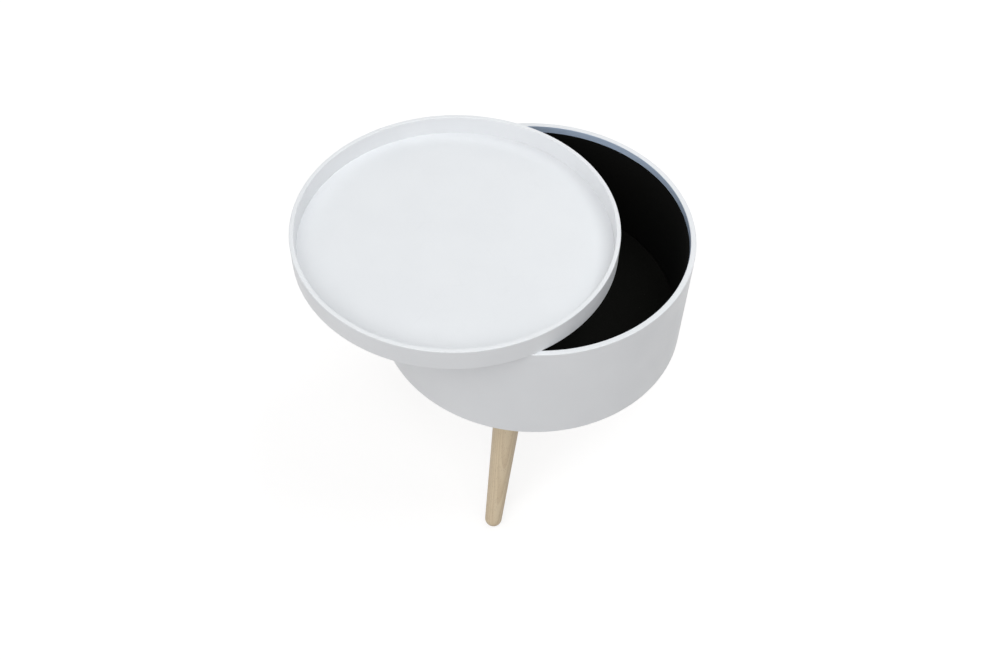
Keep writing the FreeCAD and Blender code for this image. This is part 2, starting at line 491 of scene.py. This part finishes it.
def make_turned_grain():
    """Wood cut from a log whose heart lies beside the piece.

    Growth rings are even steps of the distance from the heart line, bent by slow noise. Short
    dark flecks lie along the grain, in some of the cells of a stretched cell pattern.
    """
    tree, given, end = effect(
        "turned grain",
        {"Place": "Vector", "Ring": "Float", "Pale": "Color", "Late": "Color", "Fleck": "Color"},
        {"Colour": "Color", "Height": "Float"},
    )
    heart_place = (0.047, 0.021, 0.0)
    bend_reach = (0.010, 0.010, 0.0)
    bends_a_metre = (22.0, 22.0, 5.0)
    flecks_a_metre = (1300.0, 1300.0, 210.0)
    fibres_a_metre = (3800.0, 3800.0, 160.0)

    slow = stretched(tree, given["Place"], bends_a_metre)
    bend = add(tree, "TexNoise", {"Vector": slow, "Scale": 1.0, "Detail": 2.0})
    grown = bent(tree, given["Place"], bend.outputs["Color"], bend_reach)
    heart = add(tree, "VectorMath", {0: grown, 1: heart_place}, operation="SUBTRACT")
    flat = stretched(tree, heart.outputs[0], (1.0, 1.0, 0.0))
    distance = add(tree, "VectorMath", {0: flat}, operation="LENGTH").outputs["Value"]
    year = maths(tree, "FRACT", maths(tree, "DIVIDE", distance, given["Ring"]))
    late = maths(tree, "MULTIPLY", ranged(tree, year, 0.25, 0.9), ranged(tree, year, 1.0, 0.93))
    rings = mixed(tree, maths(tree, "MULTIPLY", late, 0.75), given["Pale"], given["Late"])

    long = stretched(tree, given["Place"], flecks_a_metre)
    cells = add(tree, "TexVoronoi", {"Vector": long, "Scale": 1.0})
    chosen = add(tree, "SeparateColor", {0: cells.outputs["Color"]}).outputs[0]
    fleck = maths(
        tree, "MULTIPLY",
        ranged(tree, cells.outputs["Distance"], 0.42, 0.16),
        ranged(tree, chosen, 0.45, 0.75),
    )

    fine = stretched(tree, given["Place"], fibres_a_metre)
    fibres = noise(tree, fine, 1.0, 2.0, 0.6)
    marked = mixed(tree, maths(tree, "MULTIPLY", fleck, 0.6), rings, given["Fleck"])
    shade = ranged(tree, fibres, 0.3, 0.7, 0.0, 0.16)
    colour = mixed(tree, shade, marked, given["Fleck"])
    height = maths(tree, "SUBTRACT", fibres, maths(tree, "MULTIPLY", fleck, 0.8))
    feed(tree, end, {"Colour": colour, "Height": height})
    return tree


def make_felt_nap():
    """Matted fibres: fine noise drawn out along three ways, with a little pale lint."""
    tree, given, end = effect(
        "felt nap",
        {"Place": "Vector", "Fibre": "Float", "Colour": "Color", "Lint": "Color"},
        {"Colour": "Color", "Height": "Float"},
    )
    scale = maths(tree, "DIVIDE", 1.0, given["Fibre"])
    strands = []
    for stretch in ((1.0, 0.22, 0.5), (0.25, 1.0, 0.6), (0.5, 0.6, 0.2)):
        drawn = stretched(tree, given["Place"], stretch)
        strands.append(noise(tree, drawn, scale, 3.0, 0.7))
    matted = maths(tree, "MAXIMUM", maths(tree, "MAXIMUM", strands[0], strands[1]), strands[2])
    clumps = noise(tree, given["Place"], maths(tree, "MULTIPLY", scale, 0.06), 2.0)
    lint_cells = add(tree, "TexVoronoi", {
        "Vector": given["Place"], "Scale": maths(tree, "MULTIPLY", scale, 0.09),
    })
    speck = ranged(tree, lint_cells.outputs["Distance"], 0.10, 0.03)
    lint = maths(tree, "MULTIPLY", speck, ranged(tree, clumps, 0.5, 0.62))
    raised = maths(tree, "MULTIPLY", ranged(tree, matted, 0.5, 0.85), 0.3)
    amount = maths(tree, "MAXIMUM", raised, maths(tree, "MULTIPLY", lint, 0.8))
    feed(tree, end, {
        "Colour": mixed(tree, amount, given["Colour"], given["Lint"]),
        "Height": maths(tree, "MULTIPLY_ADD", clumps, 1.5, matted),
    })
    return tree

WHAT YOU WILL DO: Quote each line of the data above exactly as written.

REPLY:
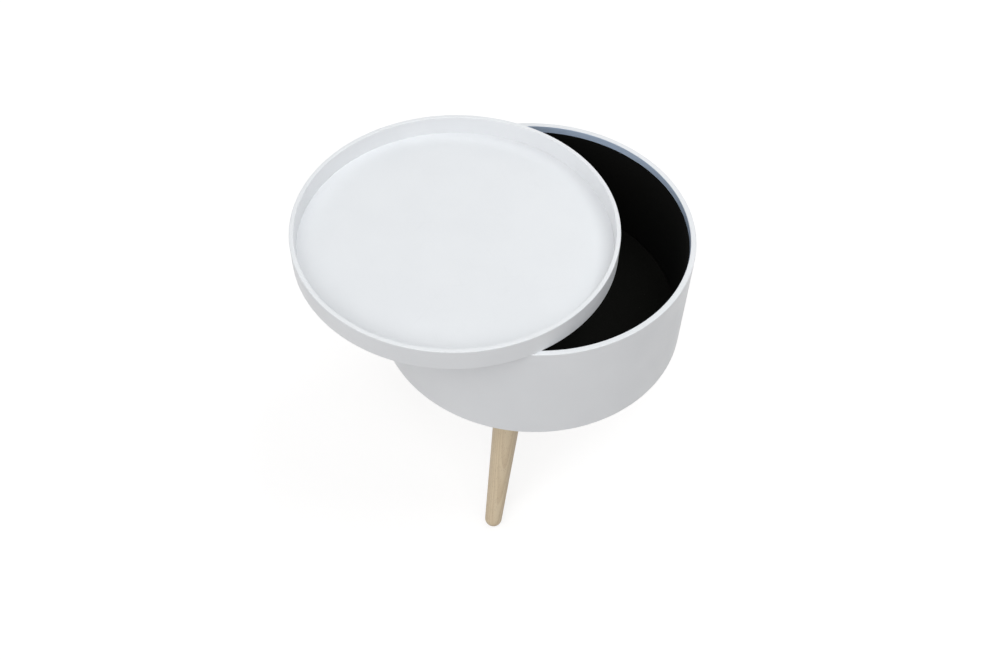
Keep writing the FreeCAD and Blender code for this image. This is part 2, starting at line 491 of scene.py. This part finishes it.
def make_turned_grain():
    """Wood cut from a log whose heart lies beside the piece.

    Growth rings are even steps of the distance from the heart line, bent by slow noise. Short
    dark flecks lie along the grain, in some of the cells of a stretched cell pattern.
    """
    tree, given, end = effect(
        "turned grain",
        {"Place": "Vector", "Ring": "Float", "Pale": "Color", "Late": "Color", "Fleck": "Color"},
        {"Colour": "Color", "Height": "Float"},
    )
    heart_place = (0.047, 0.021, 0.0)
    bend_reach = (0.010, 0.010, 0.0)
    bends_a_metre = (22.0, 22.0, 5.0)
    flecks_a_metre = (1300.0, 1300.0, 210.0)
    fibres_a_metre = (3800.0, 3800.0, 160.0)

    slow = stretched(tree, given["Place"], bends_a_metre)
    bend = add(tree, "TexNoise", {"Vector": slow, "Scale": 1.0, "Detail": 2.0})
    grown = bent(tree, given["Place"], bend.outputs["Color"], bend_reach)
    heart = add(tree, "VectorMath", {0: grown, 1: heart_place}, operation="SUBTRACT")
    flat = stretched(tree, heart.outputs[0], (1.0, 1.0, 0.0))
    distance = add(tree, "VectorMath", {0: flat}, operation="LENGTH").outputs["Value"]
    year = maths(tree, "FRACT", maths(tree, "DIVIDE", distance, given["Ring"]))
    late = maths(tree, "MULTIPLY", ranged(tree, year, 0.25, 0.9), ranged(tree, year, 1.0, 0.93))
    rings = mixed(tree, maths(tree, "MULTIPLY", late, 0.75), given["Pale"], given["Late"])

    long = stretched(tree, given["Place"], flecks_a_metre)
    cells = add(tree, "TexVoronoi", {"Vector": long, "Scale": 1.0})
    chosen = add(tree, "SeparateColor", {0: cells.outputs["Color"]}).outputs[0]
    fleck = maths(
        tree, "MULTIPLY",
        ranged(tree, cells.outputs["Distance"], 0.42, 0.16),
        ranged(tree, chosen, 0.45, 0.75),
    )

    fine = stretched(tree, given["Place"], fibres_a_metre)
    fibres = noise(tree, fine, 1.0, 2.0, 0.6)
    marked = mixed(tree, maths(tree, "MULTIPLY", fleck, 0.6), rings, given["Fleck"])
    shade = ranged(tree, fibres, 0.3, 0.7, 0.0, 0.16)
    colour = mixed(tree, shade, marked, given["Fleck"])
    height = maths(tree, "SUBTRACT", fibres, maths(tree, "MULTIPLY", fleck, 0.8))
    feed(tree, end, {"Colour": colour, "Height": height})
    return tree


def make_felt_nap():
    """Matted fibres: fine noise drawn out along three ways, with a little pale lint."""
    tree, given, end = effect(
        "felt nap",
        {"Place": "Vector", "Fibre": "Float", "Colour": "Color", "Lint": "Color"},
        {"Colour": "Color", "Height": "Float"},
    )
    scale = maths(tree, "DIVIDE", 1.0, given["Fibre"])
    strands = []
    for stretch in ((1.0, 0.22, 0.5), (0.25, 1.0, 0.6), (0.5, 0.6, 0.2)):
        drawn = stretched(tree, given["Place"], stretch)
        strands.append(noise(tree, drawn, scale, 3.0, 0.7))
    matted = maths(tree, "MAXIMUM", maths(tree, "MAXIMUM", strands[0], strands[1]), strands[2])
    clumps = noise(tree, given["Place"], maths(tree, "MULTIPLY", scale, 0.06), 2.0)
    lint_cells = add(tree, "TexVoronoi", {
        "Vector": given["Place"], "Scale": maths(tree, "MULTIPLY", scale, 0.09),
    })
    speck = ranged(tree, lint_cells.outputs["Distance"], 0.10, 0.03)
    lint = maths(tree, "MULTIPLY", speck, ranged(tree, clumps, 0.5, 0.62))
    raised = maths(tree, "MULTIPLY", ranged(tree, matted, 0.5, 0.85), 0.3)
    amount = maths(tree, "MAXIMUM", raised, maths(tree, "MULTIPLY", lint, 0.8))
    feed(tree, end, {
        "Colour": mixed(tree, amount, given["Colour"], given["Lint"]),
        "Height": maths(tree, "MULTIPLY_ADD", clumps, 1.5, matted),
    })
    return tree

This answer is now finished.